In Monrovia, taxis filled with entire families, of whom some members are thought to be infected with the Ebola virus, crisscross the city, searching for a treatment bed. There are none. As WHO staff in Liberia confirm, no free beds for Ebola treatment exist anywhere in the country.

According to a WHO staff member who has been in Liberia for the past several weeks, motorbike-taxis and regular taxis are a hot source of potential Ebola virus transmission, as these vehicles are not disinfected at all, much less before new passengers are taken on board.

When patients are turned away at Ebola treatment centres, they have no choice but to return to their communities and homes, where they inevitably infect others, perpetuating constantly higher flare-ups in the number of cases.

This outbreak is Zaire, which is the most thoroughly characterized of all Ebola viruses.

Incorrect. There are three distinct Ebola clades at work right now, all of which derived from an ancestor virus in or about 2004.
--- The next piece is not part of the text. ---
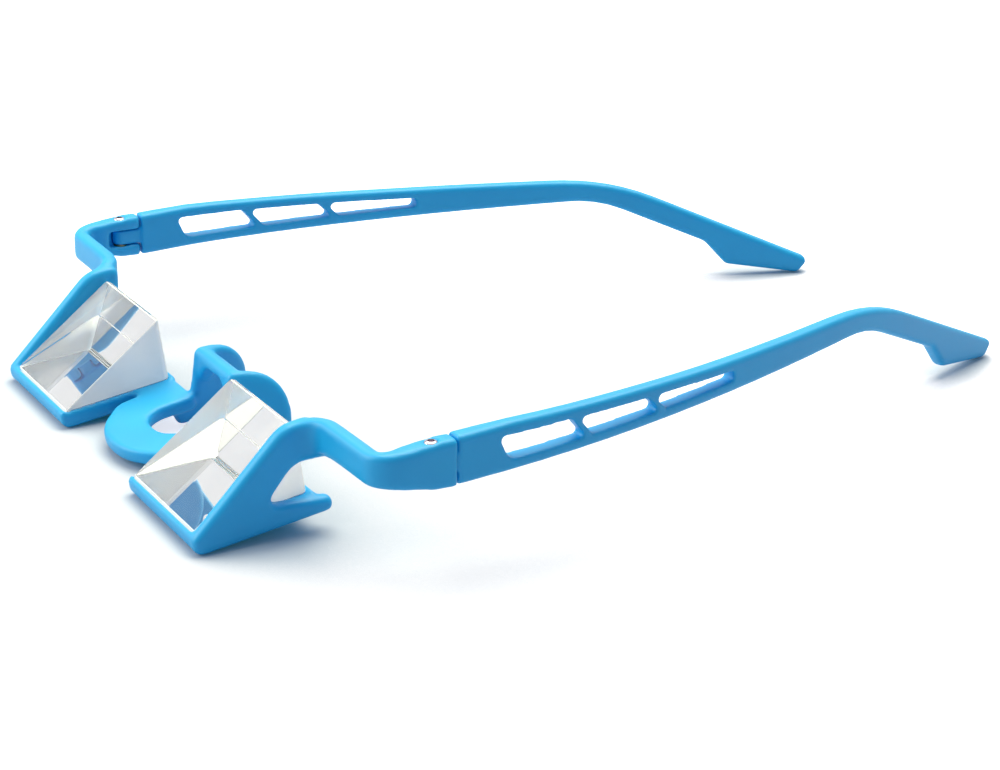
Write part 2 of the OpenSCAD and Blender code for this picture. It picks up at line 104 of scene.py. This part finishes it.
# To gloss and glass, the floor's own light and the surround are dimmer than to the camera
FLOOR_IN_GLASS = 0.6
SURROUND_IN_GLASS = 0.92

# The surround's even light
FILL_COLOUR = (0.90, 0.84, 1.0)
FILL_STRENGTH = 0.30

# The camera: its bearing, how far it looks down and its roll are in degrees, its film and lens in
# millimetres
CAMERA_PLACE = (0.3599, -0.2140, 0.1592)
CAMERA_BEARING = 59.97
CAMERA_DIP = 20.98
CAMERA_ROLL = 0.92
CAMERA_FILM = 36.0
CAMERA_LENS = 84.46
CAMERA_NEAREST = 10 * MM

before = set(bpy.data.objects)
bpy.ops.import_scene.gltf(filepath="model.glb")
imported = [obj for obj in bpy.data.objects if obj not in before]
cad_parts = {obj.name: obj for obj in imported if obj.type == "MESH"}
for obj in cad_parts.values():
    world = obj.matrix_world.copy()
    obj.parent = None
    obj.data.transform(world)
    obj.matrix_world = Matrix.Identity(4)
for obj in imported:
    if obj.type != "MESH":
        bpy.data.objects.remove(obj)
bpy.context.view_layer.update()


# Helpers for meshes

def added(name, data):
    """A new object with this data, in the scene."""
    item = bpy.data.objects.new(name, data)
    bpy.context.scene.collection.objects.link(item)
    return item


def place(mesh, name, body, stands_for):
    """Adds a finished mesh as a piece that rides on a body and stands for a CAD node."""
    piece = added(name, mesh)
    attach(piece, body)
    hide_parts(stands_for)


def merged_copy(node):
    """The mesh of a CAD node, copied, with its loose triangles joined."""
    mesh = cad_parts[node].data.copy()
    mesh.name = node + "_copy"
    shape = bmesh.new()
    shape.from_mesh(mesh)
    bmesh.ops.remove_doubles(shape, verts=shape.verts, dist=HAIR)
    shape.to_mesh(mesh)
    shape.free()
    return mesh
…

Genomic surveillance elucidates Ebola virus origin and transmission during the 2014 outbreak, Page 2

This suggests that the lineages of the three most recent outbreaks all diverged from a common ancestor at roughly the same time c. 2004 ( Fig. 2C and Fig. 3A ), supporting the hypothesis that each outbreak represents an independent zoonotic event from the same genetically diverse viral population in its natural reservoir.

Samples from 12 of the first EVD patients in Sierra Leone, all believed to have attended the funeral of an EVD case from Guinea, fall into two distinct clusters (clusters 1 and 2) ( Fig. 4A and fig. S8). Molecular dating places the divergence of these two lineages in late April ( Fig. 3B ), pre-dating their co-appearance in Sierra Leone in late May ( Fig. 4B ), suggesting the funeral attendees were most likely infected by two lineages then circulating in Guinea, possibly at the funeral (fig. S9).

(snip)

One iSNV (position 10,218) shared by twelve patients is later observed as fixed within 38 patients, becoming the majority allele in the population ( Fig. 4C ) and defining a third Sierra Leone cluster ( Fig. 4, A and D , and fig. S8). Repeated propagation at intermediate frequency suggests that transmission of multiple viral haplotypes may be common.

In more pedestrian language:
AAAS: Genomes reveal start of Ebola outbreak

The analysis reveals that the outbreak in Sierra Leone was sparked by at least two distinct viruses, introduced from Guinea at about the same time. It is unclear whether the herbalist was infected with both variants, or whether perhaps another funeral attendee was independently infected. One Ebola virus lineage disappears from patient samples taken later in the outbreak, while a third lineage appears. That lineage—tied to a nurse who was traveling to reach a hospital but died along the way—seems to have originated when one of the lineages present at the funeral gained a new mutation. This third lineage was spread, Garry says, via a truck driver who transported the nurse, as well as others who cared for her in the town where she died.

Look, I maintain that using a technically correct definition to mislead the general public regarding transmission vectors and risks is a gross injustice. It serves no good purpose, except perhaps to delay a public panic that will inevitably erupt if/when Ebola arrives in the continental US. I think it's when, not if, but I could be wrong. Even you, while denying it, admit that no physical contact is required because droplets are in fact a transmission vector. Why are you struggling so hard to deny your self-contradiction?

How do you know so much that the experts don't?

I know what the experts know because I get my information from research journals, not CSPAN. Perhaps you should expand your reading. Where are you getting your information, other than CSPAN? I note you post no links.